ShimmerFairy/bingram.pod6

## bingram.pod6
=config C<> :allow<R>

=begin pod

=head1 Basics

Binary grammars, henceforth referred to as "formats" (taken from e.g. "file
format"), are in my mind sketched as follows:

=item Formats work on the byte level (which for sanity's sake we'll consider
      equivalent to octets). Bitfields are handled by a special syntax.

=item Formats are formatted similarly to grammars, but with a smaller feature
      set; not because we don't want to support binary parsing as much, but
      because binary data needs less (and different) tools than parsing text.

=item The main goals for formats are, in my mind:

  =item2 Pulling information at a specific position (as opposed to grammars
         pulling information after a specific set of preconditions)
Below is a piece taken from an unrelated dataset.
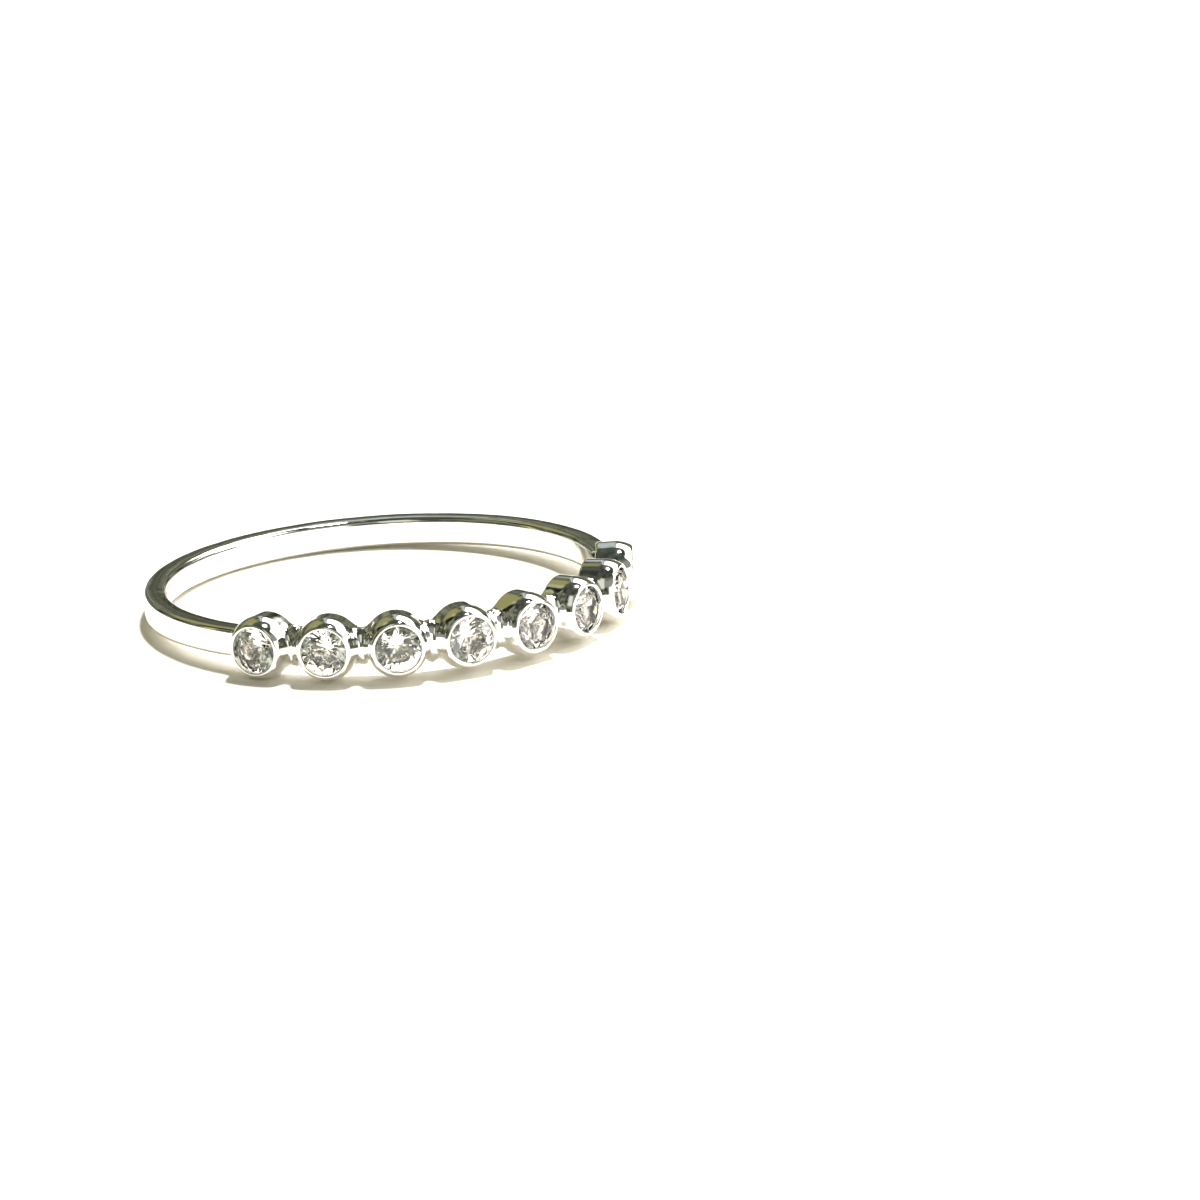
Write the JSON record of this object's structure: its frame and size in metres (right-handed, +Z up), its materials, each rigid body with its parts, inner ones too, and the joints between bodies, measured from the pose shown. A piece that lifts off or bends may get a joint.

  =item2 Getting data based on size constraints rather than contents. That is,
         you're more often concerned with getting data of a certain size than
         getting data matching a particular pattern.

  =item2 Choices are often based on previously-collected information. In other
         words, alternatives are usually known to appear at a certain location.

  =item2 Strings of text should be matchable to regexes, but formats shouldn't
         inherit all of the grammars just to do that.

=begin item

Everything in formats, as I sketch them, are based on written order. For
multi-byte numbers, this means big-endian is assumed (though we of course let
you handle source endianness easily). Bitfields are written with the most
significant bits first, and so on.

However, since 'big-endian' has a more narrow meaning than we want here, and
because there are numerous differences between endian schemes, we'll instead
refer to "written order" in this document. For example, given the 32-bit number
C<0xFACE_F00D>:

    =begin table
      Endianness  Written Order
    ============  ================
             Big  :16{FA CE F0 0D}
     Little on 8  :16{0D F0 CE FA}
    Little on 16  :16{F0 0D FA CE}
    "PDP-Endian"  :16{CE FA 0D F0}
    =end table

In each of these examples, the "Written Order" column shows how the bytes
would have to be written out literally to match C<0xFACE_F00D> in the given
endianness.

Simply put, write your formats in the mindset of reading increasing positions in
the data.

=end item

=head1 Literal Values

=head2 Numbers

The most basic thing is matching byte literals:

    42  0x21 0o12 0b1110111

Literals are assumed to be of the smallest number of bytes that can contain the
number, and that number of bytes is matched. E.g.

    255

would be a 1-byte number (0xFF), while

    256

would be a 2-byte number (0x100, aka 0x01_00)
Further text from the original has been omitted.